I did like the rotating wheel / three saw cutter video. If I drag pieces home at 42" it would cut them to length quickly. Pre-splitting the easy species and throwing them into a machine like that would reduce the number of manual cuts by 2/3 and would eliminate a carry and stack operation from sawhorse to splitter, but then I'd want a table or bench so I could split without being bent over.



> We have a saying here that wood makes you warm three times.
> First time when you split it, second time when you stack it and third time when you burn it.


 
I think this probably gets to the heart of the question. Regardless of the particluar advantages, processing wood is work intensive.


----------



## alexp_uk (Apr 27, 2014)

Thanks for all the welcomes on here - appreciated.

7Sleeper



>


 now that sure is a pretty wood stack!

For some reason (laziness?) mine never seem to end up like that





>


 .Might be something similar to my lazy stacking but I find my saw bar has a very strong magnetic attraction to any metal around - so even if the metal is painted orange think this would make me nervous - a circular saw blade which needs sharpening once a season and much less bending down continually - as 1project2many commented a lot of bending over doing it that way.
.


> The weight of the wood being processed probably plays the biggest part in how it's handled


That's a good thought - here I tend to handle anything and everything - preference for small coppice since that is the most productive - but if I have to cut something for any reason then I may as well get any firewood from it - when seasoned it all seems to burn just as hot after all - just means more trips to and from the woodshed. But I guess if you are spoilt for choice then it makes sense to concentrate on the best bang for your buck.




> Regardless of the particluar advantages, processing wood is work intensive.



I hear ya' loud and strong! 

Somehow this discussion reminds me of when I asked a (now sadly gone) old timer around here for advice on an old method of running chickens which was used round here in the 1930's - I paraphrase:- 

"Any fool can keep chickens - the hard bit is getting the chickens to keep you"

Guess we're all just looking for that bit extra that makes keeping chickens / processing firewood efficient enough ....


----------



## benp (Apr 27, 2014)

Those were cool videos.

Neat seeing how things are done in other places. Those were slick little processors and seemed to work very well in their applications. 

I looked into some of the modern European wood stoves and I completely get why the final size of the wood is small.
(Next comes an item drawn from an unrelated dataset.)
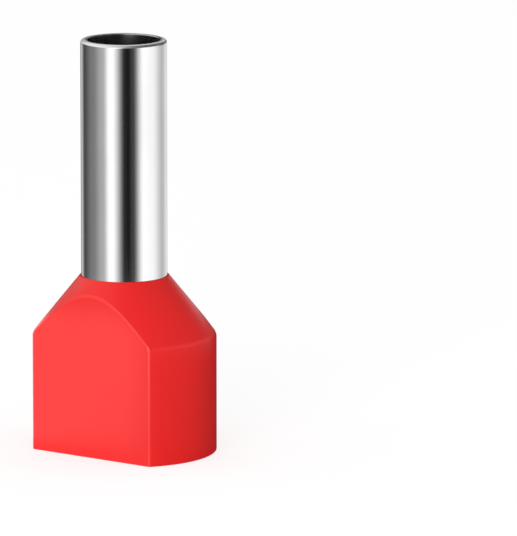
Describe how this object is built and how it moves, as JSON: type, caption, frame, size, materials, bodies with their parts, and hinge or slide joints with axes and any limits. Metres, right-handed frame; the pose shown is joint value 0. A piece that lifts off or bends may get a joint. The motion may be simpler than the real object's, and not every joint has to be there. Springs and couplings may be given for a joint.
{
  "type": "wire ferrule",
  "caption": "Twin-entry insulated wire ferrule: a plated crimp barrel in a flattened moulded collar that gathers a pair of stranded wires into a single end.",
  "frame": {"origin": "centre of the collar's mouth, on the surface that the ferrule stands on", "axes": "+Z along the barrel, from the collar's mouth to the barrel's tip; +X across the collar's width, between its round ends; +Y across its flats"},
  "size_m": [0.0062, 0.0038, 0.014],
  "materials": {
    "tinned_copper": "gloss",
    "red_polypropylene": "satin"
  },
  "bodies": {
    "root": {"barrel": "tinned_copper", "collar": "red_polypropylene"}
  },
  "joints": []
}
I really really like looks of the tall and narrow stoves. 

There is one common factor that translates across the lines no matter what method one uses.

We spend time out in the wood pile plugging away for the same result at the end of the day.


----------



## NSMaple1 (Apr 27, 2014)

Those a very nice looking stacks of billets, indeed.

But I think if it was my wood & me that made those piles, the thought of going through them again, cutting to length again, and re-stacking again would be kind of discouraging. I prefer to stack only once - off the splitter onto a pallet. Which then ends up beside my boiler with the help of a tractor & pallet jack. I see two moving/stacking operations yet to come in those billet stacks - once to a sawbuck, then again to a 'final' stack. With cutting in between.

What I do is, anything small enough to manouver onto a pile on my ATV trailer in 8' lengths gets put there. I then haul the full trailer to my work area beside my splitter, and cut to length right on the trailer. The trailer is a sawbuck. Then I split it, and pile right onto pallets. That's all the handling. Or, if it's too big to do that, I cut to finish length right where the tree lies, pull up with my ATV & splitter, split right there tossing splits onto trailer, then pull full trailer to working are where it gets piled right onto the pallets. End of handling in that case. One cutting operation, one splitting operation, one stacking operation.

I hate stacking, anything I can do to reduce that is a bonus for me. With the billet method, I see three stacking steps (onto billet pile, onto sawbuck, onto finished pile), and two cutting steps. Cutting to finished length at tree is one cutting step, and one stacking step. With a toss into a heap on a trailer in between.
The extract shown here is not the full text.